:: Goal ::
Go through the listing and copy every line word for word.

:: Source data ::
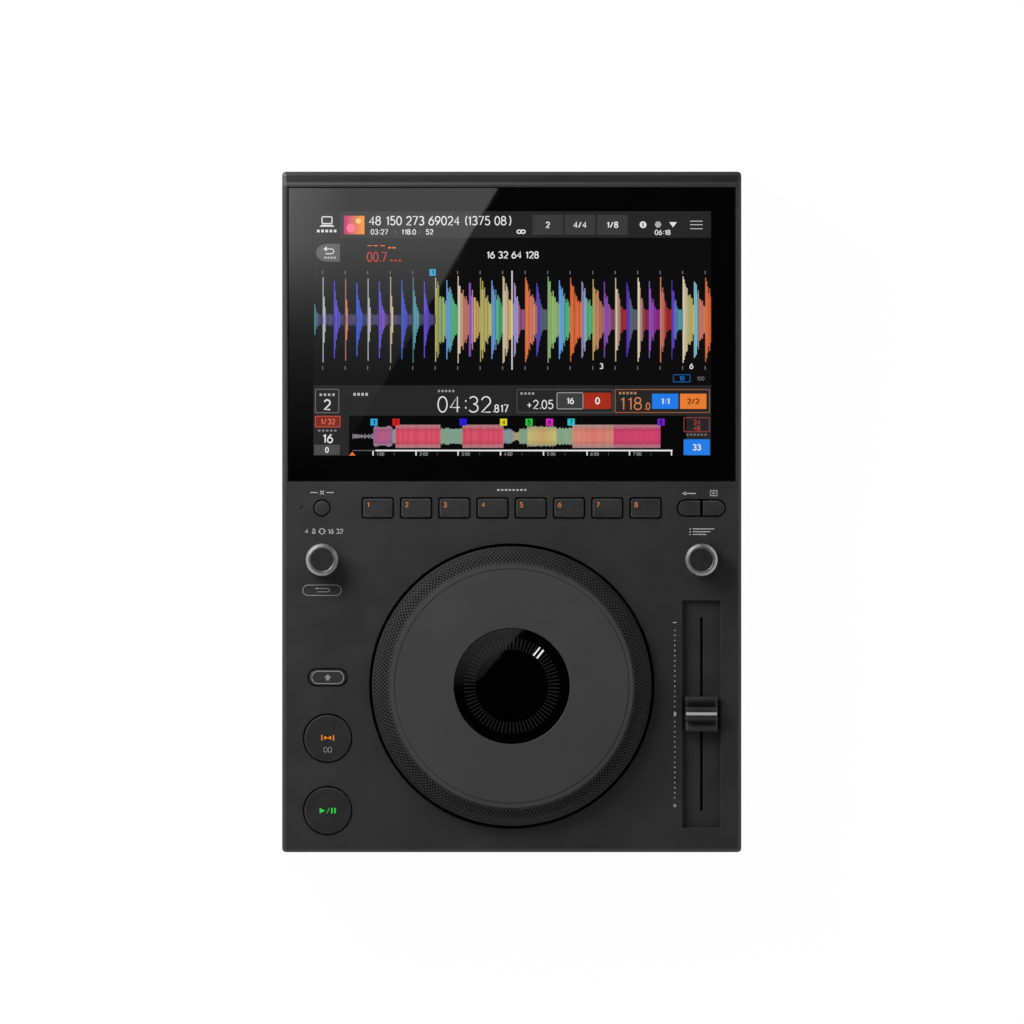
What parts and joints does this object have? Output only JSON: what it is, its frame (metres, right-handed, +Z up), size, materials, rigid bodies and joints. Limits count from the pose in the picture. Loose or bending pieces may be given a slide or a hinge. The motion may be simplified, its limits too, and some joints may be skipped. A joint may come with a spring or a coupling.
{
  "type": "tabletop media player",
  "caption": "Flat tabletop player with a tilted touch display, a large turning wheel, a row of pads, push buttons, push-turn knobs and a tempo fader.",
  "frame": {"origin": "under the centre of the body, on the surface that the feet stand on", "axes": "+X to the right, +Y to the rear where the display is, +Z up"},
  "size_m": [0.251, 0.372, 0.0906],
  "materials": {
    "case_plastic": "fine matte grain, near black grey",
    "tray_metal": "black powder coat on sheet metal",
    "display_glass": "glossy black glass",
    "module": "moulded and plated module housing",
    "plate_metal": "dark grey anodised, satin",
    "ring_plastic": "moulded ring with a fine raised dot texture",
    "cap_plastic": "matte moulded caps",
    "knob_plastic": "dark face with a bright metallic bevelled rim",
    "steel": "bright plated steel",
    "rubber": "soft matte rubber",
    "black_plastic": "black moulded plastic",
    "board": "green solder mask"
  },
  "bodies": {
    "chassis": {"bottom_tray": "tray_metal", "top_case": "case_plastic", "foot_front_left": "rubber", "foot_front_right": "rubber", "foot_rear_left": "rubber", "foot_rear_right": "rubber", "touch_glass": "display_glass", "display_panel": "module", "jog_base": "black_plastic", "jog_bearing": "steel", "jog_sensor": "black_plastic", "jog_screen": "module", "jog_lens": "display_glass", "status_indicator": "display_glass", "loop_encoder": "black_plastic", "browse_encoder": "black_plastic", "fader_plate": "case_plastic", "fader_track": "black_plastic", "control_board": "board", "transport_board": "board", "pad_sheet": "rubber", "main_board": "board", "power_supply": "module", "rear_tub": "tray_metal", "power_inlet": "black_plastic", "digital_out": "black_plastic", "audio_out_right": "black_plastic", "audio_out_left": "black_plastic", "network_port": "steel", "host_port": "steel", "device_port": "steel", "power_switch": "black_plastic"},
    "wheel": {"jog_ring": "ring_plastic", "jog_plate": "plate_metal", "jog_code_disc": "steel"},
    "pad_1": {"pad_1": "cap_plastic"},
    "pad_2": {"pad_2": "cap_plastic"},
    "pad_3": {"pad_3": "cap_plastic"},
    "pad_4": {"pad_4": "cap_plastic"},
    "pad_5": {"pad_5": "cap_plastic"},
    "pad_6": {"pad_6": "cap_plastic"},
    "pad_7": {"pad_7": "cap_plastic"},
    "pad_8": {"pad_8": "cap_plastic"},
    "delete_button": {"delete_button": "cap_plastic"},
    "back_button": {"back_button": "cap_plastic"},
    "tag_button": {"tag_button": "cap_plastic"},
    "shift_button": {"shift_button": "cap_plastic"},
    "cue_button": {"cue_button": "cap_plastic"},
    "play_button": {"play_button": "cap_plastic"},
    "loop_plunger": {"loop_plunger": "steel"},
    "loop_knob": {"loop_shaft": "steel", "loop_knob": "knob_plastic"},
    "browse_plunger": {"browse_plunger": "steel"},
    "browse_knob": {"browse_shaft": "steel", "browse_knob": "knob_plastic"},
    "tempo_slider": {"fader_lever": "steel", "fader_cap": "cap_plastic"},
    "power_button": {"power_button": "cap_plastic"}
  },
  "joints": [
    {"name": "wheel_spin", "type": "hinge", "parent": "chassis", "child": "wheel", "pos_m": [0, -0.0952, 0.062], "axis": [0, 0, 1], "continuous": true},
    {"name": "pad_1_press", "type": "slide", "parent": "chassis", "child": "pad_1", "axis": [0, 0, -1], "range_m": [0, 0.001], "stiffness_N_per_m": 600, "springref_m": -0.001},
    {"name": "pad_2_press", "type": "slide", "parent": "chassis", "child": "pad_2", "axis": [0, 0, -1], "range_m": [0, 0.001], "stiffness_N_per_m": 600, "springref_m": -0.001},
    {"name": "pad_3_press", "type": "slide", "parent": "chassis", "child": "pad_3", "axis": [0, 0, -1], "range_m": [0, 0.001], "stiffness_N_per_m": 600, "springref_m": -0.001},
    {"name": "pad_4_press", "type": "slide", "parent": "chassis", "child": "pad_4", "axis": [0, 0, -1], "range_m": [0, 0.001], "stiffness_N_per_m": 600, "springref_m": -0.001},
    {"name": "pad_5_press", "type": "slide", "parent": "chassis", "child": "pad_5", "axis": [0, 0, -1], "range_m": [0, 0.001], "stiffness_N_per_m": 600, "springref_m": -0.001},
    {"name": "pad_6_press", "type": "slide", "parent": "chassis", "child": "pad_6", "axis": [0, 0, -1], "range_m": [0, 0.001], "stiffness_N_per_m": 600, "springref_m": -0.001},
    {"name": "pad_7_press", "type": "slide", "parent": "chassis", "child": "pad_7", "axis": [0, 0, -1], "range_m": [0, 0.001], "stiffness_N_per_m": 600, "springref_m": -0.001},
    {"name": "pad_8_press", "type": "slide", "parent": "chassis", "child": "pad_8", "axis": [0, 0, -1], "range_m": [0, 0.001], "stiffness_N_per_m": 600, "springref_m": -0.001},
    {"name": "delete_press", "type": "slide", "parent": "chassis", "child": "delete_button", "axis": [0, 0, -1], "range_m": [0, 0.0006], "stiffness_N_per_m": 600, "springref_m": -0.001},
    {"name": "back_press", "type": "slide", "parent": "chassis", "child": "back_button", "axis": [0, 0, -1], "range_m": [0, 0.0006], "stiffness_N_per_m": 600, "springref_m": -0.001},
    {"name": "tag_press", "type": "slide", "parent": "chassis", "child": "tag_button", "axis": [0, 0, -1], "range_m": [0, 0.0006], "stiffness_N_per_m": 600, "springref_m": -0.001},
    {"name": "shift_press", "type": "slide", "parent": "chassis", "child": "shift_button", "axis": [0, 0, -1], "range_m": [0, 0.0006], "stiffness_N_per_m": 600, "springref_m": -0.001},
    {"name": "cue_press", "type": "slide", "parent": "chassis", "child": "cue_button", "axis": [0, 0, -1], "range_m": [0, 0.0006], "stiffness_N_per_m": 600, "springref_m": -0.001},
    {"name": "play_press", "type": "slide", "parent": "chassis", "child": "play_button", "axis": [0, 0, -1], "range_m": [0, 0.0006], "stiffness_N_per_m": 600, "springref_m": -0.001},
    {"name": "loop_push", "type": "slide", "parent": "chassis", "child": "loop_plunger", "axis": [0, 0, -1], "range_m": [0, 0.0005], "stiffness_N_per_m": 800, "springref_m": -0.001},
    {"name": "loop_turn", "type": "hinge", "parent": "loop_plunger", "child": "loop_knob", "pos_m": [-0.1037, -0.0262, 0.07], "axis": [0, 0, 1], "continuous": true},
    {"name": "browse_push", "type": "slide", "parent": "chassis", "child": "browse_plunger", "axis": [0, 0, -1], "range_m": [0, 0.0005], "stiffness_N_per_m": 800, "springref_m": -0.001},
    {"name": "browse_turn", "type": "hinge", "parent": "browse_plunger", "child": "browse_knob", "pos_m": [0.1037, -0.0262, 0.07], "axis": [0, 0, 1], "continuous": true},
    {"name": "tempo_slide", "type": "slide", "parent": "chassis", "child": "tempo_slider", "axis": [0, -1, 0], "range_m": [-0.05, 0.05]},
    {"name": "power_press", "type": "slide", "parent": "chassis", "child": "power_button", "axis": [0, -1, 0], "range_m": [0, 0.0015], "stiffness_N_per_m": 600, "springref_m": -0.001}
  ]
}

:: Solved exercise ::
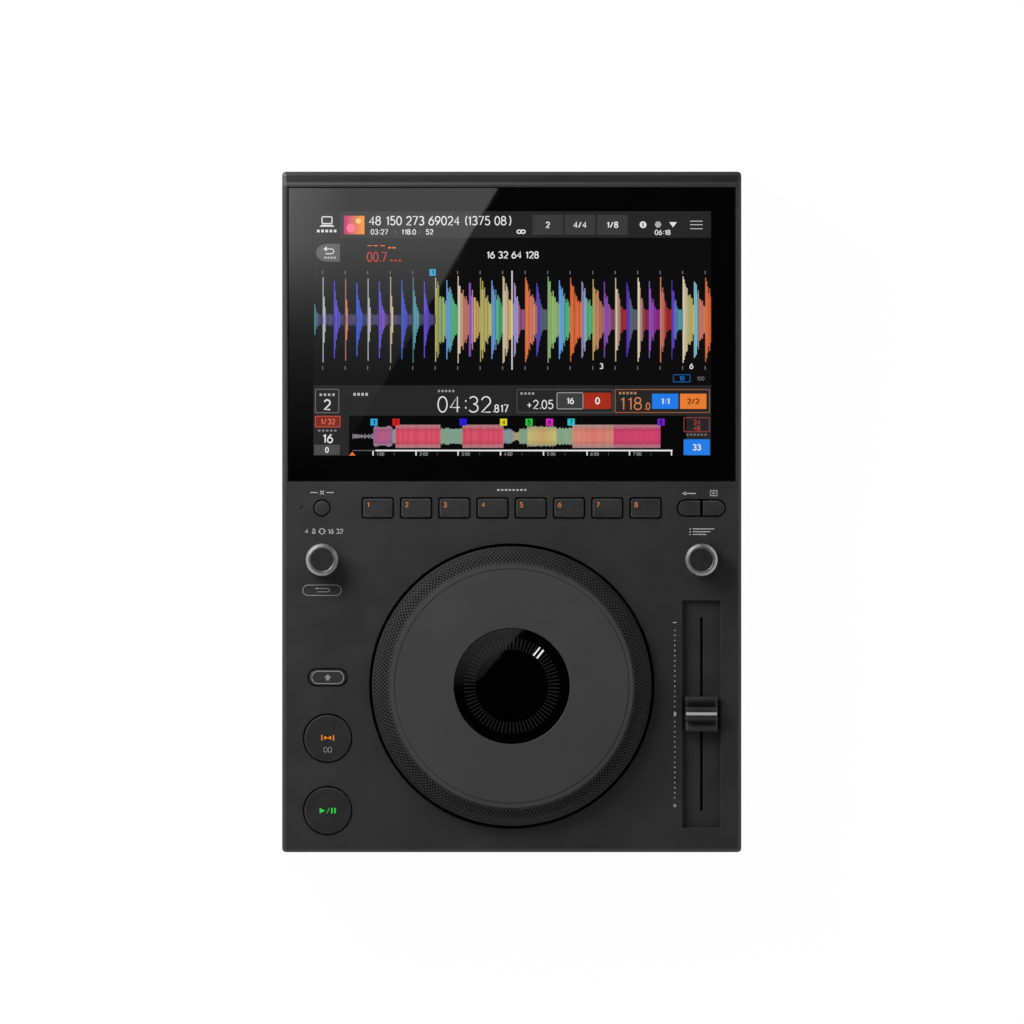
What parts and joints does this object have? Output only JSON: what it is, its frame (metres, right-handed, +Z up), size, materials, rigid bodies and joints. Limits count from the pose in the picture. Loose or bending pieces may be given a slide or a hinge. The motion may be simplified, its limits too, and some joints may be skipped. A joint may come with a spring or a coupling.
{
  "type": "tabletop media player",
  "caption": "Flat tabletop player with a tilted touch display, a large turning wheel, a row of pads, push buttons, push-turn knobs and a tempo fader.",
  "frame": {"origin": "under the centre of the body, on the surface that the feet stand on", "axes": "+X to the right, +Y to the rear where the display is, +Z up"},
  "size_m": [0.251, 0.372, 0.0906],
  "materials": {
    "case_plastic": "fine matte grain, near black grey",
    "tray_metal": "black powder coat on sheet metal",
    "display_glass": "glossy black glass",
    "module": "moulded and plated module housing",
    "plate_metal": "dark grey anodised, satin",
    "ring_plastic": "moulded ring with a fine raised dot texture",
    "cap_plastic": "matte moulded caps",
    "knob_plastic": "dark face with a bright metallic bevelled rim",
    "steel": "bright plated steel",
    "rubber": "soft matte rubber",
    "black_plastic": "black moulded plastic",
    "board": "green solder mask"
  },
  "bodies": {
    "chassis": {"bottom_tray": "tray_metal", "top_case": "case_plastic", "foot_front_left": "rubber", "foot_front_right": "rubber", "foot_rear_left": "rubber", "foot_rear_right": "rubber", "touch_glass": "display_glass", "display_panel": "module", "jog_base": "black_plastic", "jog_bearing": "steel", "jog_sensor": "black_plastic", "jog_screen": "module", "jog_lens": "display_glass", "status_indicator": "display_glass", "loop_encoder": "black_plastic", "browse_encoder": "black_plastic", "fader_plate": "case_plastic", "fader_track": "black_plastic", "control_board": "board", "transport_board": "board", "pad_sheet": "rubber", "main_board": "board", "power_supply": "module", "rear_tub": "tray_metal", "power_inlet": "black_plastic", "digital_out": "black_plastic", "audio_out_right": "black_plastic", "audio_out_left": "black_plastic", "network_port": "steel", "host_port": "steel", "device_port": "steel", "power_switch": "black_plastic"},
    "wheel": {"jog_ring": "ring_plastic", "jog_plate": "plate_metal", "jog_code_disc": "steel"},
    "pad_1": {"pad_1": "cap_plastic"},
    "pad_2": {"pad_2": "cap_plastic"},
    "pad_3": {"pad_3": "cap_plastic"},
    "pad_4": {"pad_4": "cap_plastic"},
    "pad_5": {"pad_5": "cap_plastic"},
    "pad_6": {"pad_6": "cap_plastic"},
    "pad_7": {"pad_7": "cap_plastic"},
    "pad_8": {"pad_8": "cap_plastic"},
    "delete_button": {"delete_button": "cap_plastic"},
    "back_button": {"back_button": "cap_plastic"},
    "tag_button": {"tag_button": "cap_plastic"},
    "shift_button": {"shift_button": "cap_plastic"},
    "cue_button": {"cue_button": "cap_plastic"},
    "play_button": {"play_button": "cap_plastic"},
    "loop_plunger": {"loop_plunger": "steel"},
    "loop_knob": {"loop_shaft": "steel", "loop_knob": "knob_plastic"},
    "browse_plunger": {"browse_plunger": "steel"},
    "browse_knob": {"browse_shaft": "steel", "browse_knob": "knob_plastic"},
    "tempo_slider": {"fader_lever": "steel", "fader_cap": "cap_plastic"},
    "power_button": {"power_button": "cap_plastic"}
  },
  "joints": [
    {"name": "wheel_spin", "type": "hinge", "parent": "chassis", "child": "wheel", "pos_m": [0, -0.0952, 0.062], "axis": [0, 0, 1], "continuous": true},
    {"name": "pad_1_press", "type": "slide", "parent": "chassis", "child": "pad_1", "axis": [0, 0, -1], "range_m": [0, 0.001], "stiffness_N_per_m": 600, "springref_m": -0.001},
    {"name": "pad_2_press", "type": "slide", "parent": "chassis", "child": "pad_2", "axis": [0, 0, -1], "range_m": [0, 0.001], "stiffness_N_per_m": 600, "springref_m": -0.001},
    {"name": "pad_3_press", "type": "slide", "parent": "chassis", "child": "pad_3", "axis": [0, 0, -1], "range_m": [0, 0.001], "stiffness_N_per_m": 600, "springref_m": -0.001},
    {"name": "pad_4_press", "type": "slide", "parent": "chassis", "child": "pad_4", "axis": [0, 0, -1], "range_m": [0, 0.001], "stiffness_N_per_m": 600, "springref_m": -0.001},
    {"name": "pad_5_press", "type": "slide", "parent": "chassis", "child": "pad_5", "axis": [0, 0, -1], "range_m": [0, 0.001], "stiffness_N_per_m": 600, "springref_m": -0.001},
    {"name": "pad_6_press", "type": "slide", "parent": "chassis", "child": "pad_6", "axis": [0, 0, -1], "range_m": [0, 0.001], "stiffness_N_per_m": 600, "springref_m": -0.001},
    {"name": "pad_7_press", "type": "slide", "parent": "chassis", "child": "pad_7", "axis": [0, 0, -1], "range_m": [0, 0.001], "stiffness_N_per_m": 600, "springref_m": -0.001},
    {"name": "pad_8_press", "type": "slide", "parent": "chassis", "child": "pad_8", "axis": [0, 0, -1], "range_m": [0, 0.001], "stiffness_N_per_m": 600, "springref_m": -0.001},
    {"name": "delete_press", "type": "slide", "parent": "chassis", "child": "delete_button", "axis": [0, 0, -1], "range_m": [0, 0.0006], "stiffness_N_per_m": 600, "springref_m": -0.001},
    {"name": "back_press", "type": "slide", "parent": "chassis", "child": "back_button", "axis": [0, 0, -1], "range_m": [0, 0.0006], "stiffness_N_per_m": 600, "springref_m": -0.001},
    {"name": "tag_press", "type": "slide", "parent": "chassis", "child": "tag_button", "axis": [0, 0, -1], "range_m": [0, 0.0006], "stiffness_N_per_m": 600, "springref_m": -0.001},
    {"name": "shift_press", "type": "slide", "parent": "chassis", "child": "shift_button", "axis": [0, 0, -1], "range_m": [0, 0.0006], "stiffness_N_per_m": 600, "springref_m": -0.001},
    {"name": "cue_press", "type": "slide", "parent": "chassis", "child": "cue_button", "axis": [0, 0, -1], "range_m": [0, 0.0006], "stiffness_N_per_m": 600, "springref_m": -0.001},
    {"name": "play_press", "type": "slide", "parent": "chassis", "child": "play_button", "axis": [0, 0, -1], "range_m": [0, 0.0006], "stiffness_N_per_m": 600, "springref_m": -0.001},
    {"name": "loop_push", "type": "slide", "parent": "chassis", "child": "loop_plunger", "axis": [0, 0, -1], "range_m": [0, 0.0005], "stiffness_N_per_m": 800, "springref_m": -0.001},
    {"name": "loop_turn", "type": "hinge", "parent": "loop_plunger", "child": "loop_knob", "pos_m": [-0.1037, -0.0262, 0.07], "axis": [0, 0, 1], "continuous": true},
    {"name": "browse_push", "type": "slide", "parent": "chassis", "child": "browse_plunger", "axis": [0, 0, -1], "range_m": [0, 0.0005], "stiffness_N_per_m": 800, "springref_m": -0.001},
    {"name": "browse_turn", "type": "hinge", "parent": "browse_plunger", "child": "browse_knob", "pos_m": [0.1037, -0.0262, 0.07], "axis": [0, 0, 1], "continuous": true},
    {"name": "tempo_slide", "type": "slide", "parent": "chassis", "child": "tempo_slider", "axis": [0, -1, 0], "range_m": [-0.05, 0.05]},
    {"name": "power_press", "type": "slide", "parent": "chassis", "child": "power_button", "axis": [0, -1, 0], "range_m": [0, 0.0015], "stiffness_N_per_m": 600, "springref_m": -0.001}
  ]
}